Longlegs: The-Devil-Made-Them-Do-It FBI Procedural Uses Nic Cage to Quick, Wicked Effect
By Jim Slotek
Rating: A-minus
Nicolas Cage as a Satanic serial killer who has the apparent ability to make his victims kill their entire families and themselves for him? Yeah, that casting works.
But the interesting thing about the remarkably intense, violent police-procedural/occult-drama Longlegs is that it doesn’t overplay the Cage card.
His character is only partially seen for the longest time – like Pennywise in It - and when we do see him, he is so made up as the character that no one would ever know it’s him (but for the opening credits announcing “Nicolas Cage as Longlegs.”). It’s like being told who’s playing Jason Voorhees.
The only certifiably “Cage” moments come when Longlegs unleashes his primal scream – any one of which could be seamlessly added to the popular “Nicolas Cage Loses His Shit” film montages on YouTube.
The fact is, though, that Longlegs is the subject, but not the protagonist of Longlegs, a film that stands as a career achievement for director Osgood Perkins (the son of Psycho star Anthony Perkins, how perfect is that?).
The star, Maika Monroe, carries the film with a deadpan performance of barely-contained fear and resolve. Like The Silence of the Lambs’ Clarice, her Agent Lee Harker is a young, unproven FBI agent who comes face-to-face with, effectively, the Devil himself. (Longlegs may make you think of other films and character, including Se7en and, maybe, Chucky and Annabelle – possessed dolls having a supporting role).
Lee is one of the agents assigned to a head-scratching series of murders that are all apparent murder-suicides, save for a note at each scene with some sort of symbolic language, and the signature “Longlegs.” The only connector is that each event occurs close to a little girl victim’s mid-month birthday.

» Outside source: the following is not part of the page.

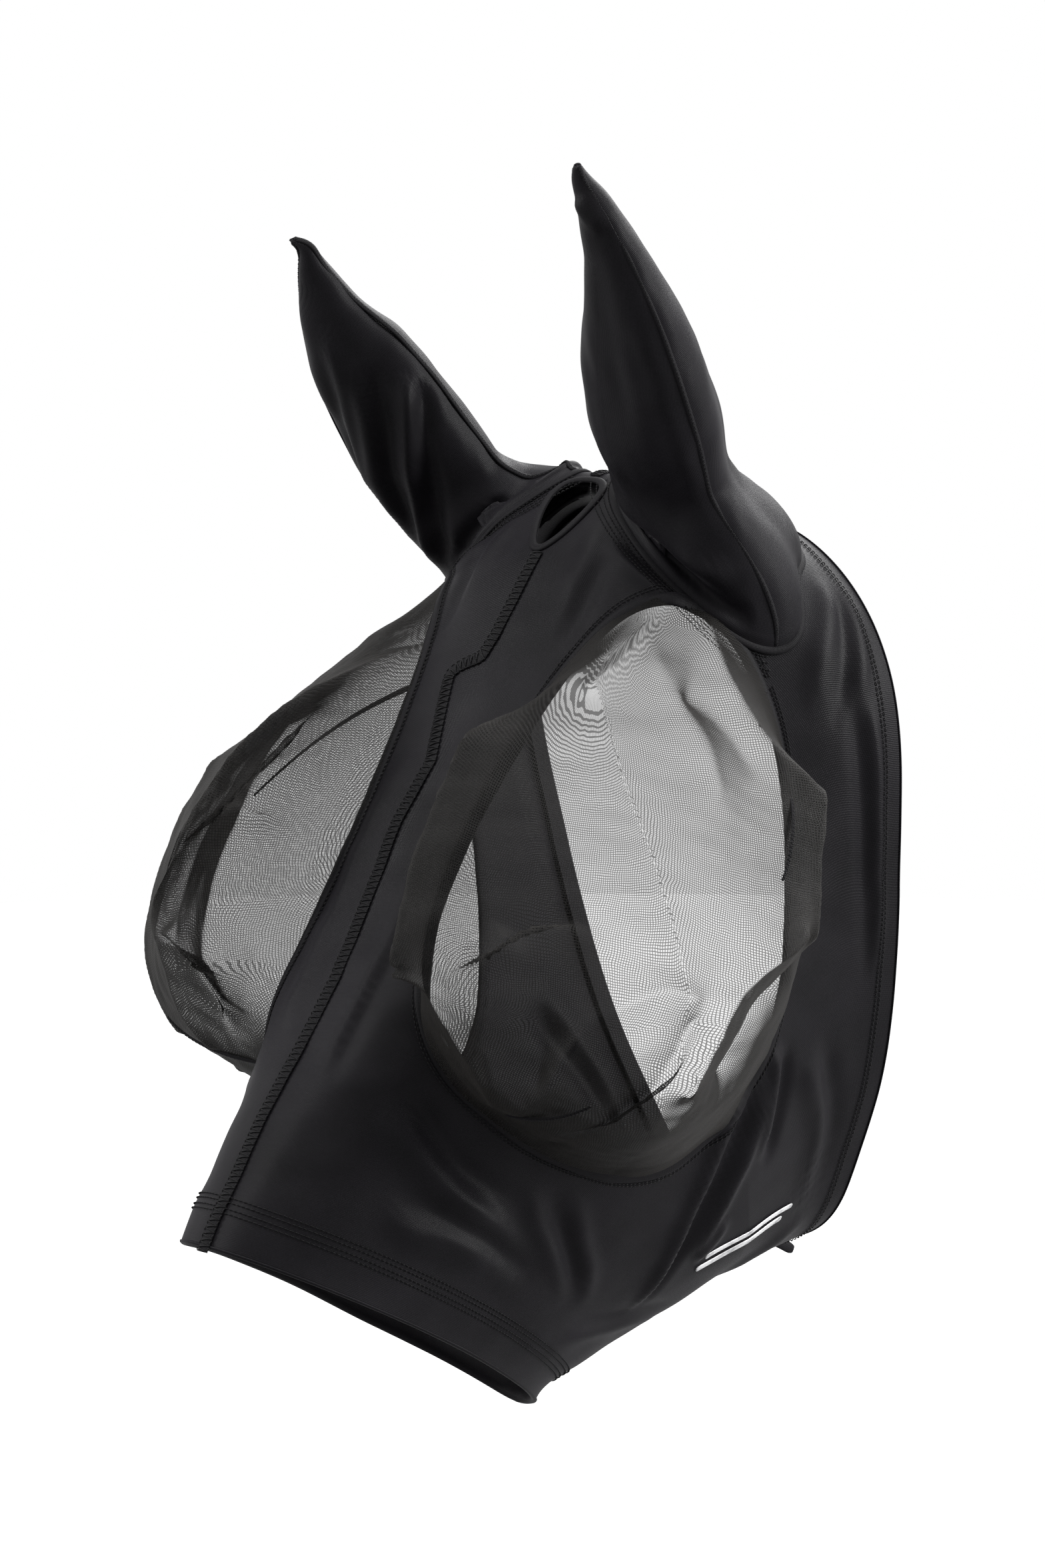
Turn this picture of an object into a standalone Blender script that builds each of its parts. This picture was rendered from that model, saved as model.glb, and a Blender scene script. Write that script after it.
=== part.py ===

It is then that Lee brings her hitherto unrevealed psychic abilities to bear, accelerating the moribund investigation (the FBI, who apparently can measure these things, find her cognition powers to be off the charts).
And, it’s implied, there’s a connection between Lee and Longlegs that can’t be hidden from her FBI bosses forever.
As a procedural, Longlegs doesn’t always stand up. The investigation under grumpy Agent Carter (Blair Underwood) sometimes seems inept (the “indecipherable” hieroglyphics might get a chuckle from anyone addicted to word games).
But it’s the little things that make it a great horror film. Jump-scares may be a cliché these days, but when you see someone who does it with flair and timing, you realize what a skill it is. And the filming itself is skillful. The flashback scenes use, to great effect, an unsettling aspect-ratio that evoke old Kodak photos.
Dreams, existential dread, parental betrayal, the fragile safety of one’s home and the inevitability of evil are all infernal versions of grace-notes in the film.
The mood is sustained on the soundtrack by a kind of gothic classical moan, save for the occasional wry inclusion of song snippets (Who knew that, of all classic rock bands, T. Rex was the Devil’s music? There’s even a repeatedly seen picture of Marc Bolan above Longlegs’ bed).
As for the antagonist, the secret seems to be, let Nicolas Cage go as crazy as he wants to – just less frequently for greatest effect.
Longlegs. Directed by Osgood Perkins. Starring Maika Monroe, Nicolas Cage and Blair Underwood. In theatres Friday, July 12.